NR: The Drowning Pool

I discovered Syd Moore by accident – she’s not a name that’s widely known in horror circles, and more’s the pity. While browsing the shelves in Waterstones in search of something Christmas themed and in the horror/crime line, I stumbled across her collection The Twelve Even Stranger Days of Christmas, which I cracked open last December, only to find that I wasn’t really that taken with the first story and so abandoned the book. I gave it a second try in January this year and found the first story wasn’t that bad and the rest were much, much better. Though Moore is mostly seen as a crime writer and has been shortlisted a couple of times for a CWA Dagger, her first two novels were ghost stories. My partner has a liking for ghost stories and so we got the books out of the library and after she’d read and approved them, I dived in myself, which brings us to the present moment in time.

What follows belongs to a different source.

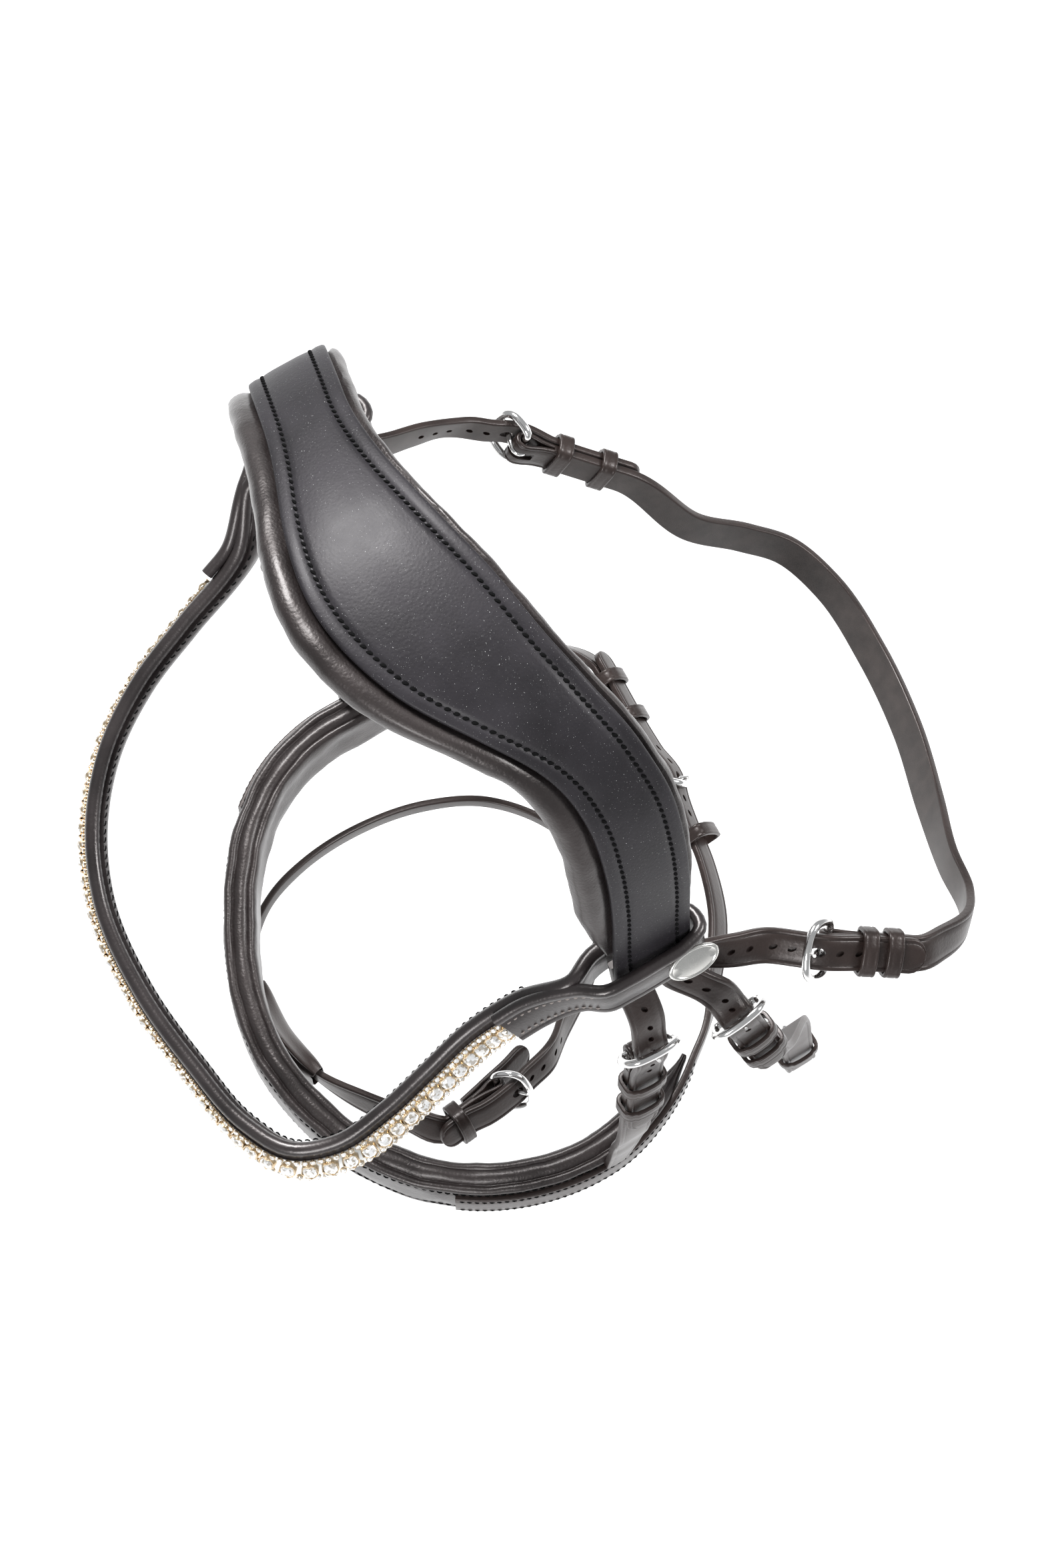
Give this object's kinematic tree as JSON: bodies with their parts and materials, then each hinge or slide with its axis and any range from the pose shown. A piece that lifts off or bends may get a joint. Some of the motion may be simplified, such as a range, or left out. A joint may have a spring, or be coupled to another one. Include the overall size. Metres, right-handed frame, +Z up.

The Drowning Pool was first published in 2011. After the death of husband Josh, Sarah Grey and four year old son Alfie move to the seaside town of Leigh, where she finds a job at a private school and a bunch of gal pals – Sharon, Corinne, Martha – who have turned social drinking into a professional pursuit. Sarah shares her name with a nineteenth century local celebrity, the so called sea witch about whom many legends exist. After a drinking party at a ruined castle that turns into a séance of sorts, Sarah starts to have nightmares and Alfie sees visions of a burning girl, and all of it is focused on the original Sarah Grey, who appears to want something from her. Resistant at first, not to say slightly incredulous, Sarah starts to investigate the life of her namesake, but the deeper she digs the more it becomes apparent that something is very wrong with the accepted accounts of what happened to the original Sarah Grey.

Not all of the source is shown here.